Some of them want to abuse you
Some of them want to be abused
Some of them want to be abused
As consultas se tornaram frequentes. O psicólogo que ela ia era bem bonzinho e parecia um Hobbit, de senhor dos Anéis. Apesar de nunca terem falado sobre o que eram, ele sempre conseguia tranquilizar a menina, com conversas calmas e histórias da juventude dele. Mas, como as coisas estranhas não pararam, a avó resolveu que era hora de algo mais incisivo.
“Não aguento mais, Vic! Não aguento!” foi a última coisa que ouviu da avó, enquanto ela arrumava as malas da menina. Um pouco antes, havia rasgado todos os cadernos da menina, além de jogar o Cello no jardim, pois ela dizia que as músicas que a jovem tocava lembrava muito os falecidos pais dela.
A ambulância chegou.
O mundo, tão cheio de beleza colorida aos olhos dela, adquirira, muito rápido, tons de cinza assustadores.
[...]
Sweet dreams are made of this
Who am I to disagree?
Who am I to disagree?
Já passava da meia noite e Victorine ainda estava acordada. As luzes de todo o hospital já haviam sido apagadas e o escuro reinava no quarto pequeno e monocromático da menina. Estava frio. Caso se mexesse um pouquinho, poderia sentir as barras de ferro com a ponta dos dedos do pés e a sensação gelada, provinda delas, invadir seu corpo, tornando aquele cobertor fininho ainda mais inútil. O ar era úmido e salgado, pois o hospital ficava sobre um morro ao lado do mar, piorando ainda mais a sensação de dormir lá, nos dias frios. E o escuro era escuro. Talvez o único momento em que Vic enxergasse as coisas da mesma forma que as pessoas “sem filtro”, como ela intitulava os humanos comuns.
[...]
Como toda noite, o silêncio, vez ou outra, era interrompido por gritos. Victorine estava aprendendo a identificar quando eles eram de medo ou de dor... e, naquela noite, teve a impressão de ouvir ambos, de uma só pessoa.

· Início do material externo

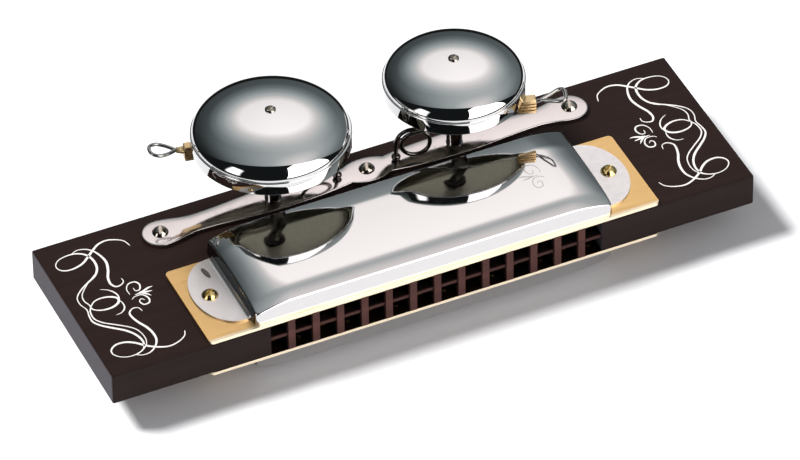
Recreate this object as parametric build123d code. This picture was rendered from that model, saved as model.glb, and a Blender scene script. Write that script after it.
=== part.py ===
from build123d import *
import os
from math import asin, atan2, cos, degrees, hypot, radians, sin, sqrt

# A tremolo harmonica with two bells on its back edge. Millimetres, +X from the low notes
# to the high notes, +Y from the mouth side to the back, +Z up. The origin is the middle of
# the lower cover's flat underside, on which the instrument rests.

# --- wooden comb ---------------------------------------------------------------------
COMB_LENGTH = 190.0
COMB_DEPTH = 56.0
COMB_THICKNESS = 10.0
COMB_EDGE_ROUND = 0.6
CHAMBER_COLUMNS = 14
CHAMBER_END_MARGIN = 2.95
CHAMBER_WALL = 2.0
CHAMBER_DEPTH_LOW = 27.5
CHAMBER_DEPTH_HIGH = 20.0
DIVIDER_THICKNESS = 1.0
DIVIDER_SETBACK = 0.7

# --- reed plates and reeds -----------------------------------------------------------
PLATE_DEPTH = 31.0
PLATE_THICKNESS = 1.0
PLATE_SETBACK = 0.15
PLATE_EAR_MARGIN = 2.5
PLATE_CORNER_RADIUS = 1.3
REED_FRONT = 5.2
REED_LENGTH_LOW = 18.4
REED_LENGTH_HIGH = 11.0
REED_WIDTH = 2.2
REED_THICKNESS = 0.25
REED_SLOT_CLEARANCE = 0.12
REED_PAD_LENGTH = 3.0
REED_PAD_WIDTH = 3.2
REED_PAD_THICKNESS = 0.5
RIVET_DIAMETER = 1.2
RIVET_HEAD_DIAMETER = 1.8
RIVET_HEAD_HEIGHT = 0.4
NAIL_COUNT = 4
NAIL_SPAN = 90.0
NAIL_INSET = 1.9
NAIL_DIAMETER = 1.0
NAIL_LENGTH = 4.6
NAIL_HEAD_DIAMETER = 2.0
NAIL_HEAD_HEIGHT = 0.45

# --- cover plates --------------------------------------------------------------------
COVER_LENGTH = 104.0
COVER_FLAT_DEPTH = 16.4
COVER_HEIGHT = 8.0
COVER_SETBACK = 1.1
COVER_SHEET = 0.5
COVER_FRONT_UPRIGHT = 5.1
COVER_FRONT_ROLL = 7.2
COVER_BACK_ROLL = 8.8
COVER_BACK_DROP = 1.4
COVER_BACK_LIP = 0.6
COVER_END_ROLL = 3.2
COVER_CORNER_RADIUS = 2.4
EAR_REACH = 12.0
EAR_WIDTH = 27.0
EAR_OFFSET = 1.0
EAR_SLOT_LENGTH = 3.8
EAR_SLOT_WIDTH = 1.1
EAR_SLOT_OUT = 4.7
EAR_SLOT_BACK = 8.6
EAR_SLOT_ANGLE = 80.0

# --- wood screws of the covers and of the bell strap ---------------------------------
COVER_SCREW_OUT = 7.2
COVER_SCREW_FORWARD = 0.3
COVER_SCREW_LENGTH = 4.4
STRAP_SCREW_SPACING = 61.2
STRAP_SCREW_LENGTH = 6.0
SCREW_HEAD_DIAMETER = 4.5
SCREW_HEAD_HEIGHT = 1.5
SCREW_DIAMETER = 2.2
SCREW_SLOT_WIDTH = 0.7
SCREW_SLOT_DEPTH = 0.7
COVER_SCREW_SLOT_ANGLE = 35.0
STRAP_SCREW_SLOT_ANGLE = 70.0
SCREW_HOLE_CLEARANCE = 0.05

# --- bell strap ----------------------------------------------------------------------
STRAP_BACK_INSET = 9.7
STRAP_THICKNESS = 1.6
STRAP_LOBE_RADIUS = 5.1
STRAP_CENTRE_LOBE_LENGTH = 16.2
STRAP_CENTRE_LOBE_WIDTH = 9.7
STRAP_WAIST_WIDTH = 5.8
STRAP_WAIST_FLARE = 0.2
STRAP_ARM_WIDTH = 9.6
STRAP_NECK_WIDTH = 6.8
STRAP_NECK_INSET = 10.5

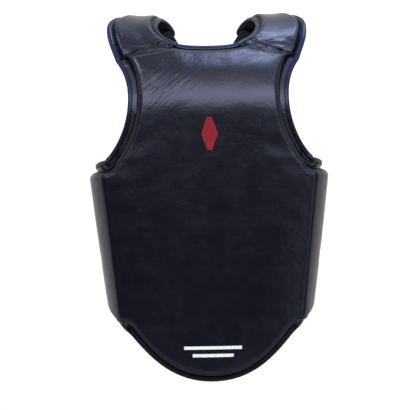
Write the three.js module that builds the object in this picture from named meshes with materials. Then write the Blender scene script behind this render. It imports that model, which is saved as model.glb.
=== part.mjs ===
// Chest protector for boxing and karate: a padded front with two side wings and two shoulder
// caps, closed behind the wearer by elastic straps, rings and hook-and-loop ends.
// Millimetres, +Z up. The wearer faces -Y, and the origin is on the axis of the wearer's torso,
// level with the lowest point of the hem.
import * as THREE from "three";

const { degToRad, lerp, smoothstep, clamp } = THREE.MathUtils;
const { sin, cos, sqrt, abs, sign, min, max, PI } = Math;
const vec = (x, y, z) => new THREE.Vector3(x, y, z);

// ---------------------------------------------------------------- driving dimensions

// Inner face of the torso seen from above, from the centre of the front to a wing's rear edge.
const FRONT_Y = -119;
const FRONT = { radius: 674, turn: degToRad(13) };
const CREASE = { radius: 3, turn: degToRad(42) };
const SIDE = { radius: 90, turn: degToRad(40) };
const REAR = { radius: 45, turn: degToRad(38) };
const TAIL = { radius: 2000, turn: degToRad(1) };
const PLAN = [FRONT, CREASE, SIDE, REAR, TAIL];

// The waist is narrower than the chest, and the top of the chest leans back.
const TAPER = { hip: 0.825, armpit: 1.02 };
const LEAN = { from: 395, to: 455, slope: Math.tan(degToRad(25)) };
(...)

Apesar de gostar de aproveitar o escuro, a jovem acabou indo dormir, apertando o travesseiro contra os ouvidos, para abafar aquele som que parecia a machucar tanto quanto a dor e o medo machucavam a pessoa que gritava.
[...]
Sonhou com o dia do acidente. A família feliz no carro, todos cantando uma música bem antiga, que o pai adorava. Estavam a caminho do lugar que todos eles morreriam, exceto ela. Ao seu lado, o seu irmão sorriu de forma macabra e disse “você sabia”, a mãe a observava do espelho, com o corpo todo ensanguentado “Por que não nos ajudou?”, o pai ainda cantarolava, uma canção de culpa direcionada a filha. Um de seus olhos pulavam para fora da órbita, apenas com um “fio” vermelho o segurando, enquanto ele descansava na bochecha do pai.
As vozes não cessavam, culpando a menina por todo o acontecido.
Um culpa que ela, realmente, sempre pensara ter.
[...]
Apesar de os remédios para dormir serem bem pesados, Vic não os havia tomado. Guardara para trocar pela gelatina de Jenny, no almoço, que era batizada com antidepressivos. A jovem adorava o efeito dos antidepressivos no corpo, mas não recebia nenhum, pois os medicamentos de esquizofrenia eram muito fortes.
Sem o efeito dos remédios, conseguiu acordar daquele pesadelo, devido a angústia e o medo presente em seu corpo. Apesar de acordar, estava sem coragem de abrir os olhos. Sentia que algo estava errado.
As vozes assustadoras e culposas ainda sussurravam no ouvido da menina, só que, ao invés das vozes de sua família, ouvia algo assustador, rouco e profundo. O quarto estava ainda mais gelado, "congelando" os membros dela. Uma gota de algo viscoso pingou em seus lábios.